Hello!
Quite interesting discussion you have!
Am 26.02.09 11:17 schrieb "Andy Davidson" unter andy@nosignal.org:
- There seems to be no consensus about how to serve end user
addressing for ipv6
I see some open points which must be addressed in advance before IPv6 could be delivered to anyone - not only to geeks like me.
Think about Cable. It's easy there - you have a modem with one or more Ethernet ports. Some RA announcements for the customers /64 and everyone is happy. Think about the advantage of "two computers when using IPv4 and an infinite amount of computers when using IPv6 for only 29.95 per month". What a motivation for the customer to use it ;-) Of course all the "Router / Blackbox Firewall" users are lost.
ADSL is a bit more problematic. Standard ppp handles just the link layer addresses. Who should get the /64? The ppp endpoint itself or the network behind? Apple for example goes the simple way and passes all the configuration to the user. ppp devices won't accept RA announcements. How does Windows behave? I don't now.
Next point: DNS. DHCPv6 is IMHO only supported by some Linux distros. Apple once again uses the DNS configured by IPv4 DHCP or manually configured ones. Windows has some site wide addresses out of a deprecated space predefined (fec0:0:0:ffff::1~3). The approach to pack DNS IPs into RA is yet too young and not standardized or even implemented.

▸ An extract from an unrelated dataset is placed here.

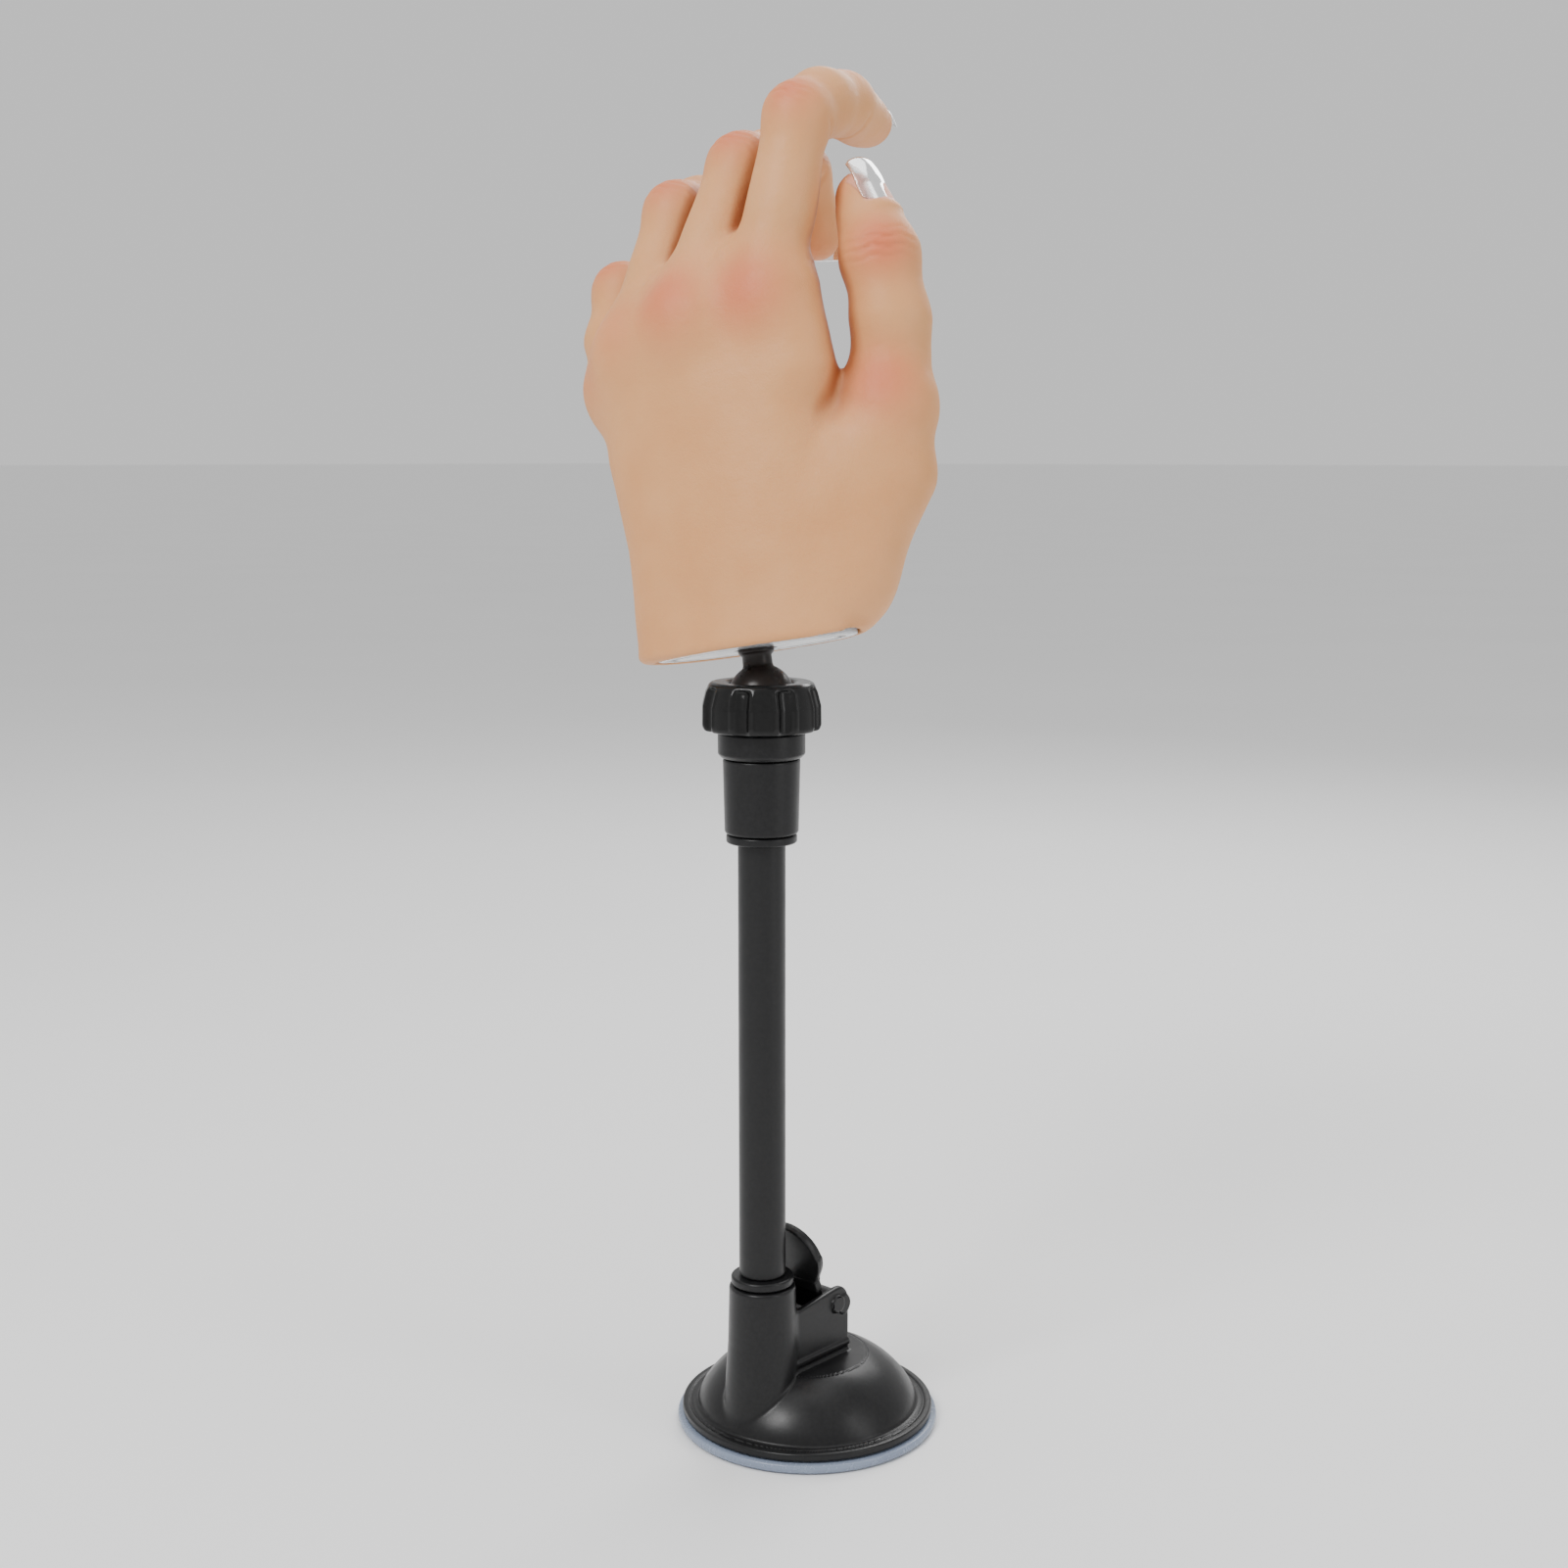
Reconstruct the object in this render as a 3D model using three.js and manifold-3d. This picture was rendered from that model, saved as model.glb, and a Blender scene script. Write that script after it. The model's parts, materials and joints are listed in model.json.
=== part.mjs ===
// A poseable silicone practice hand on a bendable arm with a lever-locked suction foot.
// Units are millimetres and +Z is up. The origin is the centre of the gel pad's underside. The
// stand is symmetric about the XZ plane, with its tower on the -X side and its lever on the +X side.
import * as THREE from "three";
import { mergeVertices } from "three/addons/utils/BufferGeometryUtils.js";
import { ConvexGeometry } from "three/addons/geometries/ConvexGeometry.js";
import Module from "manifold-3d";

const wasm = await Module();
wasm.setup();

// ---------------------------------------------------------------- driving dimensions

const GAP = 0.3;

// suction foot
const PAD_R = 35.2;
const PAD_H = 2.2;
const FLANGE_R = 33.8;
const FLANGE_Z = [2.5, 4.8];
const DOME_R = 29.7;
const PLATEAU_R = 16;
const PLATEAU_Z = 18;
const SHELL_WALL = 2.4;
const TOWER_X = -17.9;
const TOWER_FOOT_R = 9.6;
const TOWER_TOP_R = 8.75;
const TOWER_TOP_Z = 42.8;
const CHEEK_OUT = 7.5;
const CHEEK_IN = 5.5;
const CHEEK_END_X = 8.6;
const CHEEK_TOP_Z = 37;

// lever, its pin, and the plunger that it lifts
const LEVER_PIVOT = { x: 3.5, z: 32.4 };
const LEVER_PIN_R = 1.6;
const LEVER_LENGTH = 28;
const LEVER_LEAN = 22;
const LEVER_HALF_WIDTH = 9;
const LEVER_PLATE = 1.5;
const LEVER_HUB_R = 3.6;
const LEVER_RIBS_Z = [12, 15, 18, 21];
const PIVOT_BOSS_R = 3;
const PLUNGER_R = 3;
const PLUNGER_TOP_Z = 25.4;
const PLUNGER_FOOT = { r: 12, top: 4.8 };
const SPRING = { wire: 0.6, r: 5.2, turns: 3.5 };

// bendable arm
const ARM_R = 6.1;
const ARM_CORE_R = 4;
const ARM_BORE_R = 4.3;
const ARM_START_Z = 45.7;
const ARM_JOINTS_Z = [64, 87, 110, 133];
const ARM_END_Z = 160.6;
const ARM_BEND = 30;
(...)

So we have still a lot of work in front of us.
Even more work will come for small and medium business networks. Today there is a NAT gatway in front of the network and tunneling VPN for the remote workers or office interconnect. There is usually an internal DNS (Windows AD) carrying the local addresses. Everyone knows the basics and how to set up such environemnts. What about the future? Route IPv6 directly to the clients? What about remote workers? Delegate the reverse and forward lookup to the internal DNS?
Of course all those questions are answered when you operate an open network. Like universities or ISPs usually do. Or when you run an independend company network only connected by proxies. But for other usage, like SOHO users, there are still open points.